The sheer volume of pole attachment requests resulting from government-funded broadband initiatives has strained utility resources, leading to significant delays. The FCC is attempting to address this in the US and its territories (like Puerto Rico/USVI) with a July 2025 Fifth Report and Order to streamline the process, but the core issue-coordinating access with multiple utility owners-remains a major operational friction point that extends fiber deployment timelines and raises the CapEx-to-revenue ratio.
| Legal Challenge Area | 2025 Specific Data / Action | Impact on LILA Operations |
|---|---|---|
| Spectrum Licensing/Auctions | $16.2 million paid for 5G spectrum (Liberty Costa Rica, Jan 2025). | High capital outlay plus mandated infrastructure deployment (e.g., 3,100+ base stations) increases CapEx and deployment complexity. |
| Antitrust Scrutiny (M&A) | M&A deals subject to heightened scrutiny in 2025, following the 2020 precedent of mandated divestiture (AT&T Puerto Rico assets). | Slows down time-to-close for strategic acquisitions and necessitates costly asset divestitures to satisfy competition regulators. |
| Regulatory Compliance Fine | $24,000 civil penalty paid to the FCC (June 2025) for foreign ownership reporting non-compliance. | Illustrates the direct financial cost of regulatory oversight and the need for a robust, multi-jurisdictional compliance program. |
| Fiber Deployment / Pole Access | FCC issued Fifth Report and Order (July 2025) to accelerate pole attachment, acknowledging widespread delays. | Rights-of-way disputes remain a key bottleneck, slowing the rollout of LILA's $250 million fiber expansion plan and impacting time-to-market for new services. |
Liberty Latin America Ltd. (LILA) - PESTLE Analysis: Environmental factors
Extreme climate risk (hurricanes, tropical storms) in the Caribbean causes major network damage and high repair costs.
You operate in a region where climate risk isn't a theoretical model; it's a direct, measurable hit to your balance sheet. The Caribbean, a core market for Liberty Latin America, faces increasing intensity from tropical storms, and this translates immediately into high network repair costs and service disruption.
Case in point: Hurricane Melissa in late 2025, a Category 5 storm, caused significant damage, particularly to the flow Jamaica network.
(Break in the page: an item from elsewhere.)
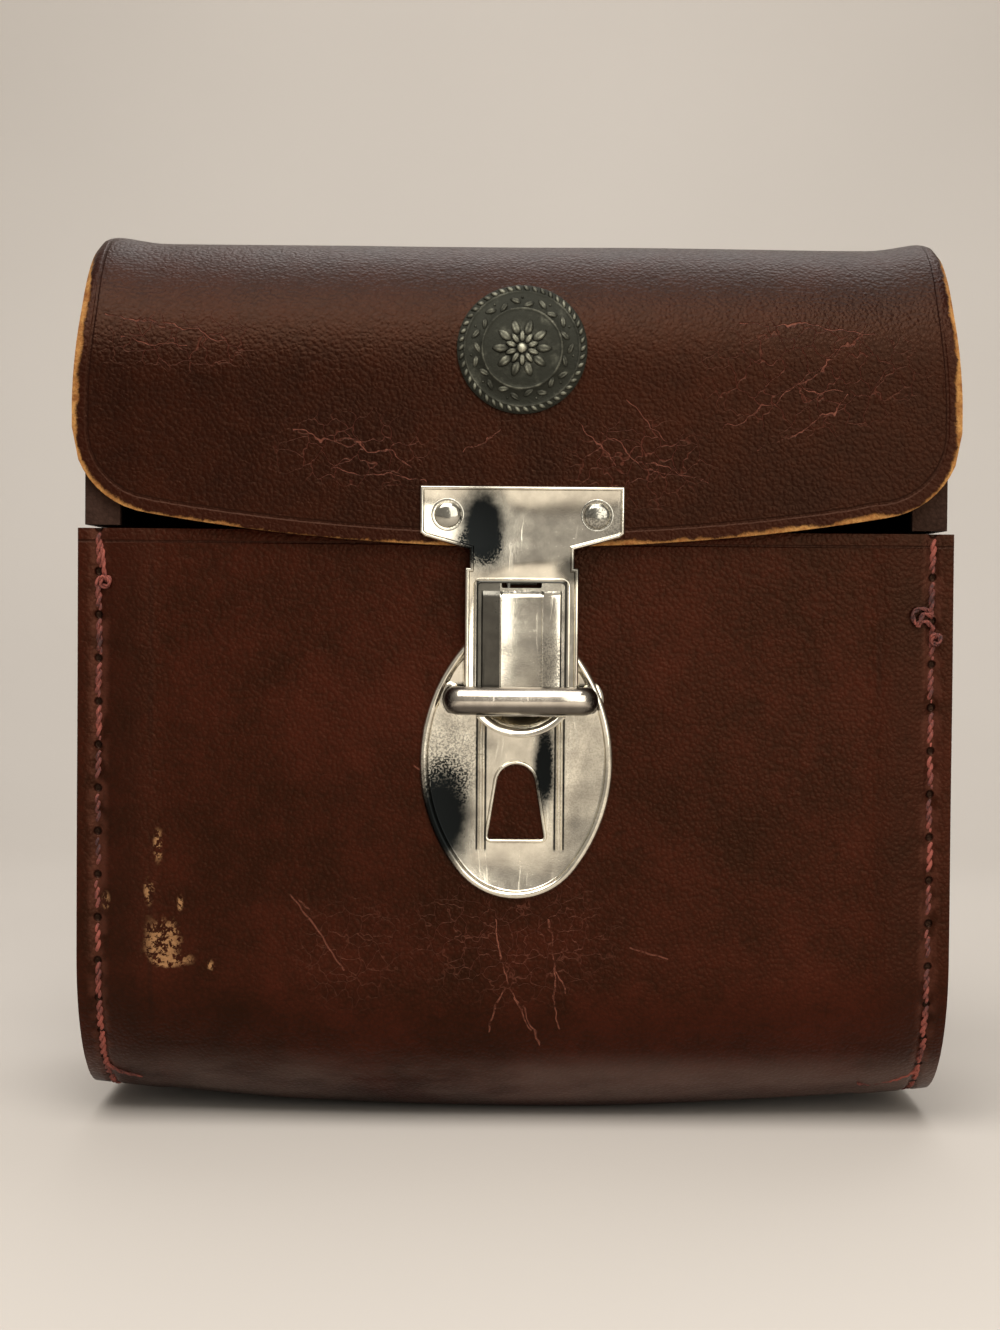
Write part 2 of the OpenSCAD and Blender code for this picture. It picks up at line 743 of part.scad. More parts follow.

To cover the damage and restoration, Liberty Latin America anticipates a parametric insurance payout of $81 million in the fourth quarter of 2025. This is defintely a necessary financial tool for rapid recovery. For context, this is nearly double the $44 million payout the company received after Hurricane Beryl in 2024, showing the escalating financial exposure. The storms don't just damage physical assets; they halt revenue.
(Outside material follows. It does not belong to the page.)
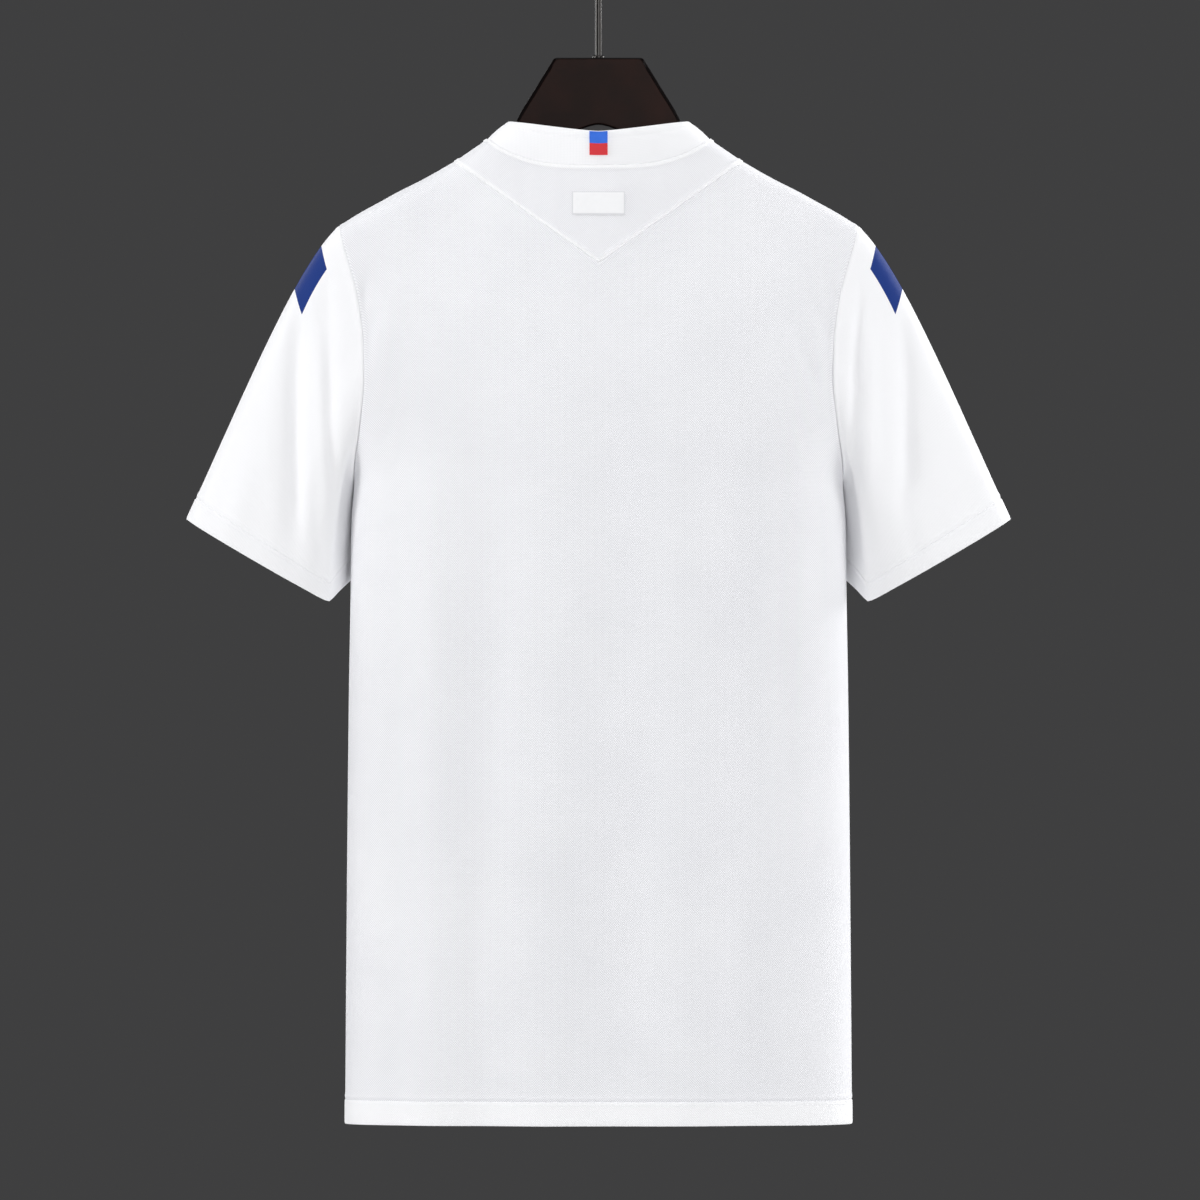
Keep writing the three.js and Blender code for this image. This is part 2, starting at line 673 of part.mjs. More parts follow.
function addHanger() {
  const places = new Set([...HANGER_TOP, ...HANGER_END].map((row) => row.x));
  const lastX = HANGER_TOP[HANGER_TOP.length - 1].x;
  for (let x = lastX + HANGER_STEP; x < HANGER_END[0].x; x += HANGER_STEP) places.add(x);
  const right = [...places].sort((a, b) => a - b);
  const along = [...right.slice(1).map((x) => -x).reverse(), ...right];
  const rings = along.map(hangerSection);
  const count = rings[0].length;
  const positions = rings.flat().flatMap((point) => point.toArray());
  const index = [];
  for (let j = 0; j < rings.length - 1; j += 1) {
    for (let i = 0; i < count; i += 1) {
      const next = (i + 1) % count;
      const [a, b] = [j * count + i, j * count + next];
      index.push(a, b, b + count, a, b + count, a + count);
    }
  }
  const end = (rings.length - 1) * count;
  for (let i = 1; i < count - 1; i += 1) {
    index.push(0, i + 1, i);
    index.push(end, end + i, end + i + 1);
  }
  addMesh("hanger_body", solid(positions, index), DARK_WOOD);
}

// The hook's centreline: up the shaft, a short bend back, then round the rail to its tip
function hookPath() {
  const radius = HOOK.inside + HOOK.wire / 2;
  const centre = new THREE.Vector2(0, -HOOK.inside);
  const leave = THREE.MathUtils.degToRad(HOOK.turn);
  const join = new THREE.Vector2(Math.cos(leave), Math.sin(leave)).multiplyScalar(radius).add(centre);
  const bendRadius = -join.x / (1 - Math.cos(leave - Math.PI));
  const bendCentre = new THREE.Vector2(-bendRadius, 0);
  const outward = join.clone().sub(centre).normalize();
  bendCentre.copy(join).addScaledVector(outward, bendRadius);
  const points = [];
  const tip = THREE.MathUtils.degToRad(HOOK.tip);
  for (let i = 0; i <= 30; i += 1) {
    const angle = mix(tip, leave, i / 30);
    points.push([centre.x + radius * Math.cos(angle), centre.y + radius * Math.sin(angle)]);
  }
  const bendStart = leave - Math.PI;
  for (let i = 1; i <= 8; i += 1) {
    const angle = mix(bendStart, 0, i / 8);
    const x = bendCentre.x + bendRadius * Math.cos(angle);
    points.push([x, bendCentre.y + bendRadius * Math.sin(angle)]);
  }
  const [shaftX, shaftZ] = points[points.length - 1];
  const foot = HANGER_TOP[0].z + SEAM_GAP;
  for (let i = 1; i <= 8; i += 1) points.push([shaftX, mix(shaftZ, foot, i / 8)]);
  return points.map(([x, z]) => new THREE.Vector3(x, 0, z));
}

function addHook() {
  const path = new THREE.CatmullRomCurve3(hookPath());
  const section = new THREE.Shape();
  for (let i = 0; i < HOOK.sides; i += 1) {
    const angle = (i / HOOK.sides) * Math.PI * 2;
    const [x, y] = [Math.cos(angle) * HOOK.wire / 2, Math.sin(angle) * HOOK.wire / 2];
    if (i === 0) section.moveTo(x, y);
    else section.lineTo(x, y);
  }
  section.closePath();
  const options = { steps: HOOK.steps, bevelEnabled: false, extrudePath: path, curveSegments: 1 };
  addMesh("hanger_hook", new THREE.ExtrudeGeometry(section, options), CHROME);
}

// The small collar where the hook's shaft enters the wood
function addFerrule() {
  const { bore, radius, height, sides } = FERRULE;
  const profile = [
    [bore, 0],
    [radius, 0],
    [radius, height * 0.55],
    [radius - 0.6, height],
    [bore, height],
    [bore, 0],
  ].map(([r, h]) => new THREE.Vector2(r, h));
  const geometry = new THREE.LatheGeometry(profile, sides);
  geometry.rotateX(Math.PI / 2);
  geometry.translate(0, 0, HANGER_TOP[0].z + SEAM_GAP);
  addMesh("hook_ferrule", geometry, CHROME);
}

addBackPanel();
addFrontPanel();
addYoke();
addSleeve("left");
addSleeve("right");
addCollar();
addTab();
addPatch();
addHanger();
addHook();
addFerrule();

export default jersey;
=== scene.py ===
import math

import bpy
import numpy as np
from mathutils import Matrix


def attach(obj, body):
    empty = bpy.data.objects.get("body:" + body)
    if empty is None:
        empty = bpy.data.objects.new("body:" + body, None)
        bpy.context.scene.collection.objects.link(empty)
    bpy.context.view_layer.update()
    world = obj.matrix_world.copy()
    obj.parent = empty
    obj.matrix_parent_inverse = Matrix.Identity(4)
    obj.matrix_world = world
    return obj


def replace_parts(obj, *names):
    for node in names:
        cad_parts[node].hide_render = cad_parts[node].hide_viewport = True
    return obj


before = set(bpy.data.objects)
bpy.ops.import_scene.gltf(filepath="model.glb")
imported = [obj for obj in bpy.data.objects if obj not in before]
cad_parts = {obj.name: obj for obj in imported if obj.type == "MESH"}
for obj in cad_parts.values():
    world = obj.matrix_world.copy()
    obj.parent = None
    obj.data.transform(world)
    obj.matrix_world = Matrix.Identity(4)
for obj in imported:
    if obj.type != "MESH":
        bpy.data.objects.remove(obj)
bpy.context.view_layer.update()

# Football jersey on a hanger. Lengths below are in millimetres: +Z up, +Y the back, +X the wearer's left.
MM = 0.001


def table(names, *rows):
    """A short table: its columns by name, a row for each section or fold."""
    return {name: np.array(column, float) for name, column in zip(names.split(), zip(*rows))}


def fold_table(*rows):
    """Soft folds, from their tops to their low ends; a trough has a negative depth."""
    return table("top_x low_x top_z low_z width depth", *rows)


def crease_table(*rows):
    """Short creases over the soft folds, from one end to the other."""
    return table("x z to_x to_z width depth", *rows)


# Walls and seams
CLOTH = 1.1
COLLAR_WALL = 2.2
SEAM_GAP = 0.06
TRIM_LIFT = 0.25
PATCH_WALL = 0.45
TAB_WALL = 0.9

# Heights and half widths of the jersey's outline
HEM_Z = -890.75
HEM_BAND = 18.0
CUFF_BAND = 14.0
BAND_RAISE = 0.45
ARMHOLE_TOP_X, ARMHOLE_TOP_Z = 194.6, -218.0
ARMPIT_Z = -408.5
YOKE_POINT_Z = -246.5
YOKE_SIDE_X = 108.5
NECK_X, NECK_Z, NECK_BACK_Z, NECK_FRONT_Z = 83.0, -152.8, -172.7, -235.0
NECK_BACK_FLATNESS = 3.2
TOP_X, TOP_Z, TOP_BACK_Z, TOP_FRONT_Z = 66.4, -139.25, -147.5, -212.0
TOP_BACK_Y, TOP_FRONT_Y = 27.0, 46.0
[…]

Here's the quick math on recent major storm impacts:
| Hurricane Event | Date (FY) | Anticipated/Received Parametric Payout (USD) | Estimated Network/Revenue Impact |
|---|---|---|---|
| Melissa | Q4 2025 | $81 million | Primarily impacted Jamaica; only 40% to 45% of flow Jamaica network had electricity restored initially. |
| Beryl | Q3 2024 | $44 million | Expected property/equipment costs of $10 million to $20 million; hit to revenue/OIBDA of $10 million to $20 million. |
Need for resilient, hardened infrastructure to withstand increasing climate-related events.
The financial reality of those massive insurance claims means you must move past simple repair and focus on hardening your infrastructure. The company's response to these events shows a clear shift toward resilience planning, not just recovery. After Hurricane Beryl in 2024, the company planned to incur between $10 million to $20 million in property and equipment costs specifically to replace damaged assets and enhance its network resiliency.
This is a capital expenditure that changes the risk profile. Plus, the company is getting creative with its resilience strategy. During the 2025 Hurricane Melissa, Liberty Latin America launched a satellite partnership with Starlink to provide emergency direct-to-cell connectivity, which helped more than 140,000 unique users connect. That's a smart operational hedge against power grid failure.
Pressure from investors and regulators to meet specific environmental, social, and governance (ESG) targets.
Investors aren't just looking at quarterly earnings anymore; they want to see a credible plan for managing climate-related business risk. Liberty Latin America addresses this pressure by aligning its strategy with the Science Based Targets initiative (SBTi) and the Sustainability Accounting Standards Board (SASB) framework.
The most concrete commitment is the internal target set for the Costa Rica operation: reduce Scope 1 and Scope 2 Greenhouse Gas (GHG) emissions by 30% by 2027 from a 2021 baseline. This is a clear, measurable goal that helps satisfy investor demand for progress toward the Paris Agreement's 1.5°C ambition level.
Focus on reducing energy consumption from network operations (Scope 2 emissions).
The biggest environmental lever you can pull is energy efficiency. For a telecommunications company, most of your carbon footprint comes from the electricity used to power your network, which falls under Scope 2 emissions (indirect emissions from purchased electricity). In 2024, Scope 2 emissions accounted for a massive 88% of Liberty Latin America's total Scope 1 and 2 emissions.
The company's total electricity consumed in 2024 was close to 380 GWh. This is why the focus on renewable energy is so critical. In 2024, 54% of the company's energy came from renewable sources.
The strategy to drive down this cost and emissions profile is simple:
- Increase efficiency through investments in state-of-the-art facilities and new cooling systems.
- Decrease reliance on carbon-intensive grid power by investing in on-site renewable energy production facilities.
- Increase the share of renewable energy contracted for operations.